The biggest issue with swapping to metric I’m aware of isn’t the people getting used to it as much as the massive monetary and labor cost of replacing signs/notices/etc around the whole country
Nah it’s public opinion. People don’t want to change. The costs are annoying, but we can budget for them. We tried to metricate at the same time as Canada. They had less money per person than us but succeeded because they didn’t have a large mass of people unwilling to learn and change.
Well depends on what you mean by „success“
Comparatively though…
I am on my phone so sorry for terseness but maths breakup problem trapeze lady twelve feet per second south human cannonball man two hundred yards per second every direction but south how far apart after two burritos and a threesome (human cannonball not involved)
At any given time T, the coordinates form a right triangle with legs of length 5T and T. Therefore the distance D is given by D^2 = (5T)^2 + T^2 = 26T^2. This simplifies to D = T * sqrt(26). Therefore the rate of separation is sqrt(26) ft/sec regardless of time
You forgot about the curvature of the earth!
It’s flat, idiot
I didn’t know the earth was flat when using imperial, but it makes perfect sense!
Also, where’s the topographic map of the region? How can you expect us to come up with something remotely accurate without knowing this, is the third dimension a joke to you, are we all dots of ink on a paper?
Missing context: this is part of a series, all taking place in Flatland.

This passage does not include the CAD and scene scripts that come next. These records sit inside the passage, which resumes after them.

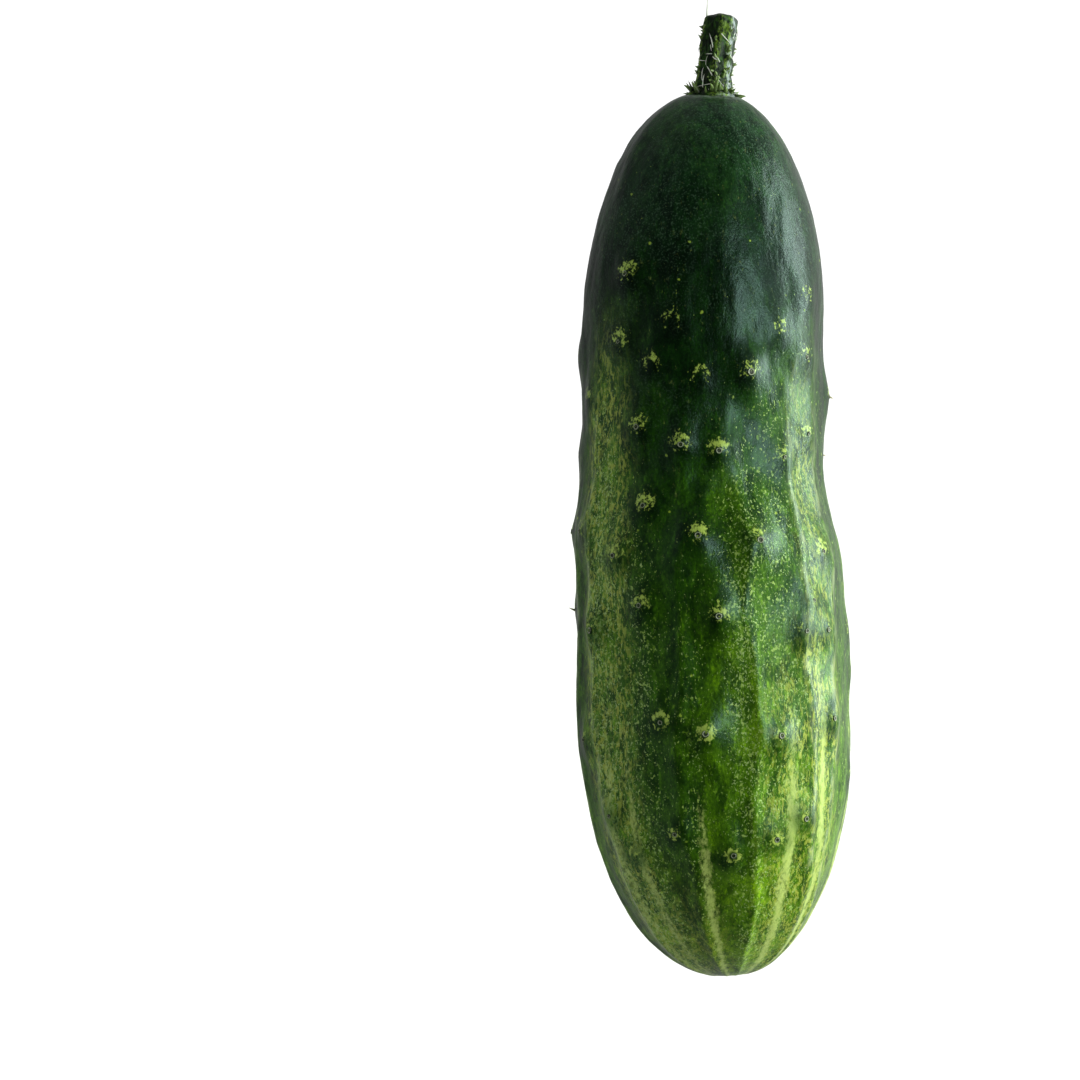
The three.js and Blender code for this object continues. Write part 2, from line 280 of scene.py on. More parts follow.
def all_warts():
    """Every wart as a row of along, around in radians, and size."""
    rows = [(along, math.radians(around), size) for along, around, size in WARTS]
    for i, row in enumerate(BACK_ROWS):
        side = 1
        for along in range(BACK_FIRST + i * BACK_STAGGER % BACK_STEP, BACK_LAST + 1, BACK_STEP):
            rows.append((along, math.radians(row + side * BACK_SWAY), BACK_SIZE))
            side = -side
    return np.array(rows)


WART_TABLE = all_warts()
WART_POINTS = smooth_point(WART_TABLE[:, 0], WART_TABLE[:, 1])


def fbm(points, size, octaves=3, seed=0.0):
    """Fractal noise of features about size millimetres wide, from -1 to 1."""
    flat = points.reshape(-1, 3) / size + seed
    values = [noise.fractal(Vector(p), 1.0, 2.0, octaves) for p in flat]
    return np.array(values).reshape(points.shape[:-1])


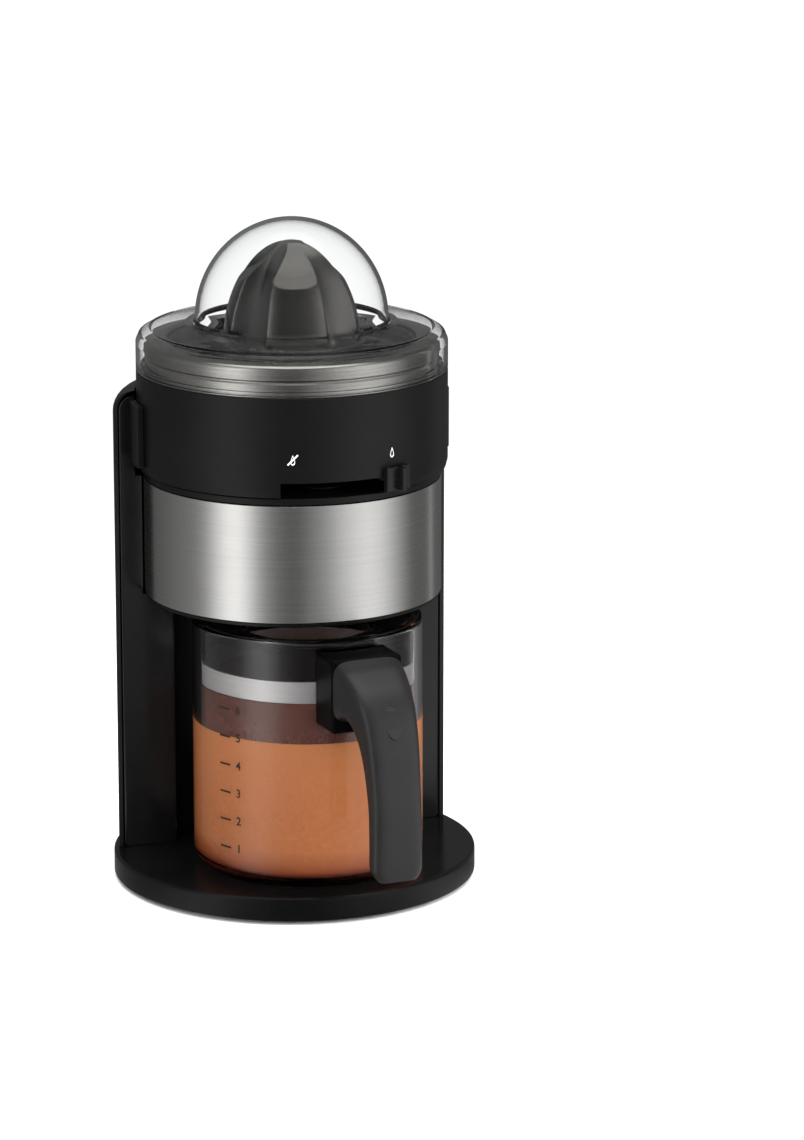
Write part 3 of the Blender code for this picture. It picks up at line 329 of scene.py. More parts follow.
COLUMN_LOW = low_of("column_front")
COLUMN_TOP = high_of("rear_cover")
PANEL_TOP = high_of("column_front")
WING_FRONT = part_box("column_front")[0].y / MM - PRESS_Y
SHELL_R = radius_of("rear_cover")
SHELL_WALL = 2.5
TOP_ROUND = 10.0
RECESS_R = 62.5
BAND_POCKET = radius_of("motor_band") + 0.8
RING_POCKET = radius_of("dust_cover") + 0.9
SHELF = low_of("housing_body") - 1.2
UPPER_STEP = high_of("motor_band") - 0.5
EDGE = 1.0


def horseshoe(outer, inner, front, height, count=72, corner=1.1):
    """One level of the upright: an arc of the outer radius and one of the inner radius, both cut
    off at the plane y = front, with the four corners softened. Angles start at asin(front / radius)."""
    outer_start, inner_start = math.asin(front / outer), math.asin(front / inner)
    a = np.linspace(outer_start, math.pi - outer_start, count)
    b = np.linspace(math.pi - inner_start, inner_start, count)
    plan = np.concatenate([
        np.stack([outer * np.cos(a), outer * np.sin(a)], axis=1),
        np.stack([inner * np.cos(b), inner * np.sin(b)], axis=1),
    ])
    radii = np.zeros(2 * count)
    radii[[0, count - 1, count, 2 * count - 1]] = corner
    plan = softened(plan, radii)
    return np.column_stack([plan, np.full(len(plan), height)])


def top_corner(radius, top, reach, steps=8):
    """(radius, height) pairs of a quarter round that closes an upright wall at its top."""
    a = np.linspace(0, math.pi / 2, steps + 1)
    return [(radius - reach + reach * math.cos(t), top - reach + reach * math.sin(t)) for t in a]


levels = [(SHELL_R - 2.9 - EDGE, RECESS_R + EDGE, COLUMN_LOW), (SHELL_R - 2.9, RECESS_R, COLUMN_LOW + EDGE)]
levels += [(SHELL_R - 2.9, RECESS_R, z) for z in (COLUMN_LOW + 2, SHELF - 1.5)]
levels += [(SHELL_R - 2.9, RECESS_R, SHELF - EDGE), (SHELL_R - 2.9, RECESS_R + 0.3, SHELF - 0.3),
           (SHELL_R - 2.9, RECESS_R + EDGE, SHELF), (SHELL_R - 2.9, BAND_POCKET - 0.4, SHELF),
           (SHELL_R - 2.9, BAND_POCKET, SHELF + 0.4)]
levels += [(SHELL_R - 2.9, BAND_POCKET, UPPER_STEP - 0.5), (SHELL_R - 2.9, RING_POCKET, UPPER_STEP)]
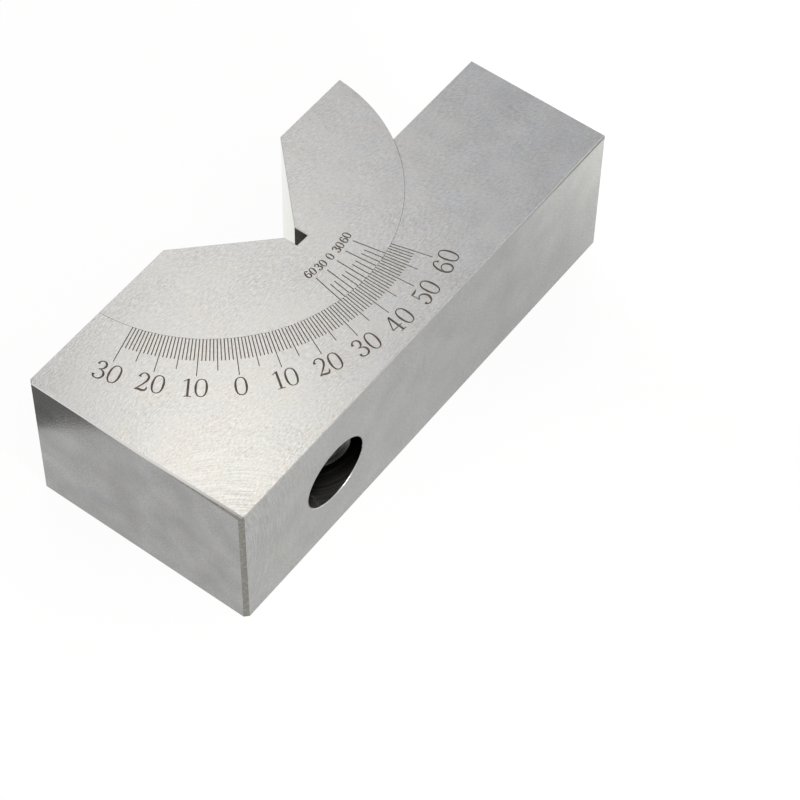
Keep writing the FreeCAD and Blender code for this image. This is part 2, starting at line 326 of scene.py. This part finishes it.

5ft/sec?? Jesus, that’s almost 6ft/sec!
A girl was excited for her sweet 16, and she asked her boyfriend to buy her a car. He said yes. The night of the party, he didn’t come. She was very sad. Then she found out he’d died trying to drive two cars at once to her party. Like this if you love your boyfriend.
i have the feeling that the kind of person that buys a car for his 16yo gf, is like the one that’s leading the united states
What if I love your boyfriend?
Do we need to compensate for the curvature of the earth?
That’s where the calculus comes in, otherwise it’s a basic Pythagorean theorem. I’ve compiled a list of possible latitudes (with questionable assumptions), knock yourself out
What about the local topology? What if she’s walking uphill and he’s running downhill?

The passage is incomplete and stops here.